Por: Adelfo Solarte. Hace unos días acerté a sintonizar en la televisión, por casualidad, uno de esos buenos documentales que suelen transmitir en el canal de National Geographic sobre exóticas y lejanas culturas. Deje tranquilo el control remoto cuando observé un rostro de rasgos indígenas, concentrado en la caza de una liebre. El personaje era más bien menudo, de tez tostada por el sol y el frío que pega en las alturas, arropado con varias pieles y coronado con un gorro colorido y notablemente grueso.
Era un hombre solitario, de unos 22 años de edad - según contó en la entrevista – y aunque joven, ya calificaba como un verdadero experto en el arte de cazar sus presas para poder subsistir.
Contó que allá en las montañas de una región de China, cercana al Tíbet, la vida es sumamente dura. Explicó que todos los días hay que intentar proveerse de alimento, el cual es escaso. El cazador comentó con sencilla pero a su vez aplastante lógica que cada día es un regalo de vida y que corresponde honrar el aliento que nos da el creador con el esfuerzo cotidiano y constante de sobrevivir. Y eso incluía conseguir el alimento como primera norma. Cazar era para él un acto de vida y aunque de una dureza extrema, servía para honrar la vida.
Más adelante el mismo cazador contó que era norma en esos parajes compartir la cacería con los escasos vecinos de la zona.
De allí que ese hombre menudo, tras un largo día de intensa y paciente cacería, de la que sólo pudo lograr una pequeña liebre, preparó al animal, le quitó la piel (la cual sería usada para venderla en el mercado) cortó la carne en trozos y los unió en una especie de paila con un puñado de verduras. De alguna forma se comunicó con los otros cazadores de la zona y compartió el trofeo que ese día les permitía comer al menos una vez.
Esa escena sorprendente, la del compartir lo poco logrado con esfuerzo, me hizo reflexionar profundamente en días sucesivos sobre lo que significa, verdaderamente, el compartir.

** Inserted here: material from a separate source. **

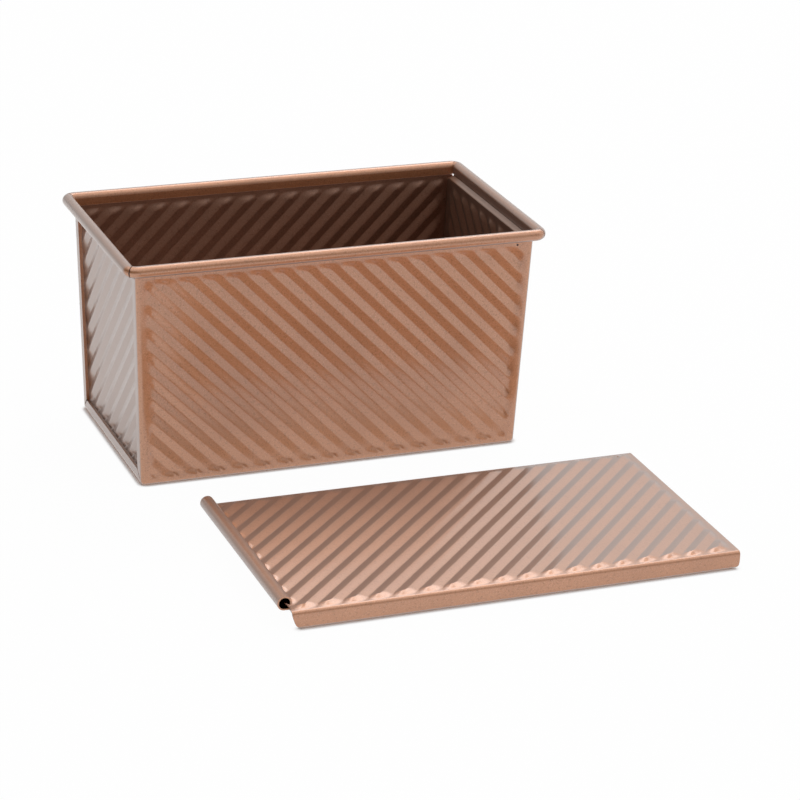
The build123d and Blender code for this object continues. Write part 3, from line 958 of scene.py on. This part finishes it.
class LOAFPAN_OT_stage(bpy.types.Operator):
    """Build the floor, the lamps, the pale surroundings and the photograph's camera"""

    bl_idname = "loafpan.stage"
    bl_label = "Stage"

    def execute(self, context):
        scene = context.scene
        self.make_floor(scene)
        self.make_world(scene)
        self.make_lamps(scene)
        self.make_camera(scene)
        scene.view_settings.view_transform = "Standard"
        return {"FINISHED"}

    def make_floor(self, scene):
        """A wide pale floor just under the pan."""
        reach, level = 6.0, -0.00005
        corners = [(-reach, -reach), (reach, -reach), (reach, reach), (-reach, reach)]
        mesh = bpy.data.meshes.new("floor")
        mesh.from_pydata([(x, y, level) for x, y in corners], [], [(0, 1, 2, 3)])
        floor = bpy.data.objects.new("floor", mesh)
        scene.collection.objects.link(floor)
        material, tree, shader = new_material("pale_floor")
        feed(tree, shader.inputs["Base Color"], scene.loafpan_colours.floor)
        feed(tree, shader.inputs["Roughness"], 0.9)
        feed(tree, shader.inputs["Specular IOR Level"], 0.0)

        # The camera and reflections see plain white, which close to the object gives way to the
        # floor's own shadow
        lamps = scene.loafpan_lamps
        closeness = tree.nodes.new("ShaderNodeAmbientOcclusion")
        feed(tree, closeness.inputs["Distance"], lamps.contact)
        open_share = ramp(tree, closeness.outputs["AO"], *CONTACT_LIMITS, 0, lamps.floor_seen)
        path = tree.nodes.new("ShaderNodeLightPath").outputs
        seen = calculated(tree, "MULTIPLY", path["Is Camera Ray"], open_share)
        mirrored = calculated(tree, "MULTIPLY", path["Is Glossy Ray"], lamps.floor_mirrored)
        white = tree.nodes.new("ShaderNodeEmission").outputs[0]
        either = calculated(tree, "MAXIMUM", seen, mirrored)
        show_mixed(tree, either, shader.outputs[0], white, "Material Output")
        mesh.materials.append(material)

    def make_world(self, scene):
        """Plain and pale to the camera, and a soft light that differs behind, beside and overhead."""
        lamps = scene.loafpan_lamps
        world = bpy.data.worlds.new("studio")
        scene.world = world
        world.use_nodes = True
        tree = world.node_tree
        way = tree.nodes.new("ShaderNodeTexCoord").outputs["Generated"]
        level = [lamps.room]
        for side, more in [(BEHIND, lamps.behind), (BESIDE, lamps.beside)]:
            facing = tree.nodes.new("ShaderNodeVectorMath")
            facing.operation = "DOT_PRODUCT"
            feed(tree, facing.inputs[0], way)
            facing.inputs[1].default_value = (math.sin(side), math.cos(side), 0)
            level.append(ramp(tree, facing.outputs["Value"], *SIDE_LIMITS, 0, more))
        low = calculated(tree, "ADD", calculated(tree, "ADD", level[0], level[1]), level[2])
        height = tree.nodes.new("ShaderNodeSeparateXYZ")
        feed(tree, height.inputs[0], way)
        over = ramp(tree, height.outputs["Z"], *OVERHEAD_LIMITS)
        change = calculated(tree, "SUBTRACT", lamps.overhead, low)
        strength = calculated(tree, "ADD", low, calculated(tree, "MULTIPLY", over, change))
        soft = tree.nodes["Background"]
        feed(tree, soft.inputs["Color"], (1, 1, 1))
        feed(tree, soft.inputs["Strength"], strength)
        pale = tree.nodes.new("ShaderNodeBackground").outputs[0]
        seen = tree.nodes.new("ShaderNodeLightPath").outputs["Is Camera Ray"]
        show_mixed(tree, seen, soft.outputs[0], pale, "World Output")

    def set_up(self, scene, name, data, axes, place):
        """Adds a lamp or camera at a place, with its own axes along three directions."""
        made = bpy.data.objects.new(name, data)
        scene.collection.objects.link(made)
        turned = Matrix(np.stack(axes, 1).tolist()).to_4x4()
        made.matrix_world = Matrix.Translation(place) @ turned
        return made

    def make_lamps(self, scene):
        """Soft square lamps, each turned to the middle of the object."""
        lamps = scene.loafpan_lamps
        target = np.array([0.02, -0.07, 0.03])
        for name, watts, place, side in [
            ("lamp_top", lamps.top, (-0.3, 0.1, 1.6), 1.4),
            ("lamp_right", lamps.right, (1.6, -0.6, 0.7), 1.0),
            ("lamp_high", lamps.high, (0.62, 0.70, 1.40), 0.8),
        ]:
            lamp = bpy.data.lights.new(name, "AREA")
            lamp.energy = watts
            lamp.shape = "SQUARE"
            lamp.size = side
            back = np.array(place) - target
            back /= np.linalg.norm(back)
            across = np.cross([0, 0, 1], back)
            across /= np.linalg.norm(across)
            self.set_up(scene, name, lamp, [across, np.cross(back, across), back], place)

    def make_camera(self, scene):
        """The photograph's camera: yaw from +Y to +X, then pitch down, then roll about the view."""
        yaw, pitch, roll = CAMERA_YAW, CAMERA_PITCH, CAMERA_ROLL
        ahead = np.array(
            [math.sin(yaw) * math.cos(pitch), math.cos(yaw) * math.cos(pitch), -math.sin(pitch)]
        )
        level = np.array([math.cos(yaw), -math.sin(yaw), 0])
        over = np.cross(level, ahead)
        right = math.cos(roll) * level + math.sin(roll) * over
        up = math.cos(roll) * over - math.sin(roll) * level
        lens = bpy.data.cameras.new("photo_camera")
        lens.lens = CAMERA_LENS
        lens.sensor_width = CAMERA_SENSOR
        scene.camera = self.set_up(scene, "photo_camera", lens, [right, up, -ahead], CAMERA_PLACE)


class LOAFPAN_PT_panel(bpy.types.Panel):
    """The pan's pieces, sizes and colours in the sidebar"""

    bl_idname = "LOAFPAN_PT_panel"
    bl_label = "Loaf Pan"
    bl_space_type = "VIEW_3D"
    bl_region_type = "UI"
    bl_category = "Loaf Pan"

    def draw(self, context):
        for operator in OPERATORS:
            self.layout.operator(operator.bl_idname)
        for name, group in GROUPS.items():
            box = self.layout.box()
            box.label(text=group.__doc__)
            for prop in group.__annotations__:
                box.prop(getattr(context.scene, name), prop)


GROUPS = {
    "loafpan_sizes": LoafPanSizes,
    "loafpan_ridges": LoafPanRidges,
    "loafpan_lid": LoafPanLid,
    "loafpan_colours": LoafPanColours,
    "loafpan_lamps": LoafPanLamps,
}
OPERATORS = [LOAFPAN_OT_body, LOAFPAN_OT_ends, LOAFPAN_OT_wire, LOAFPAN_OT_lid, LOAFPAN_OT_stage]


def register():
    for group in GROUPS.values():
        bpy.utils.register_class(group)
    for operator in OPERATORS:
        bpy.utils.register_class(operator)
    bpy.utils.register_class(LOAFPAN_PT_panel)
    for name, group in GROUPS.items():
        setattr(bpy.types.Scene, name, bpy.props.PointerProperty(type=group))


def unregister():
    for name in GROUPS:
        delattr(bpy.types.Scene, name)
    bpy.utils.unregister_class(LOAFPAN_PT_panel)
    for operator in reversed(OPERATORS):
        bpy.utils.unregister_class(operator)
    for group in reversed(GROUPS.values()):
        bpy.utils.unregister_class(group)


def main():
    """Registers the classes and builds every piece and the stage."""
    register()
    bpy.ops.loafpan.body()
    bpy.ops.loafpan.ends()
    bpy.ops.loafpan.wire()
    bpy.ops.loafpan.lid()
    bpy.ops.loafpan.stage()


if __name__ == "__main__":
    main()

Por un lado, en el caso de este solitario cazador, quedó claro que la costumbre ordenaba compartir por una sencilla razón: la posibilidad de cazar es tan efímera que aquel que tiene suerte debe ayudar a otros a comer porque serán éstos quienes te pueden ayudar a afrontar un día de hambre. Es un compartir labrado por la ferocidad de ese modo de vida pero que en el fondo es aceptado como parte de un ritual humano de hermandad. Es probable que si un buen día todos tuviesen la fortuna de una cacería productiva, compartirían casa por casa.
A los ojos de quien vive en una ciudad sometida a los rigores de la sobrevivencia – a veces en iguales términos de subsistencia - compartir lo poco que se ha logrado en un día de duro trabajo no deja de ser un ejercicio de estupidez. Algo así como trabajar para los demás. “Eso no tiene sentido”, me dijo un amigo cuando le comenté lo que había visto en la televisión.
En realidad visto el compartir en términos culturales tan pragmáticos como lo planteado en el documental de la televisión – te doy porque tú eres mi única opción de sobrevivencia – una práctica semejante en nuestro entorno urbano y poco humano, sería algo menos que imposible.
Sin embargo, creo que existe el otro compartir, el que no entraña tal vez ese acto de sobrevivencia extrema pero que rescata el lado solidario de quien lo practica. El dar sin esperar a recibir nada a cambio. El dar parte del esfuerzo. El dar parte de nuestro tiempo. El dar parte de nuestro intelecto. El dar parte de nuestros bienes. El dar parte de nuestros afectos. Por alguna razón todos hemos compartido algo y nos hemos quedado en silencio, sin anunciar nuestro gesto, sin promoción ni publicidad, anónimamente, a disfrutar de ese sabor en el alma de sentir que aún somos seres de bondad.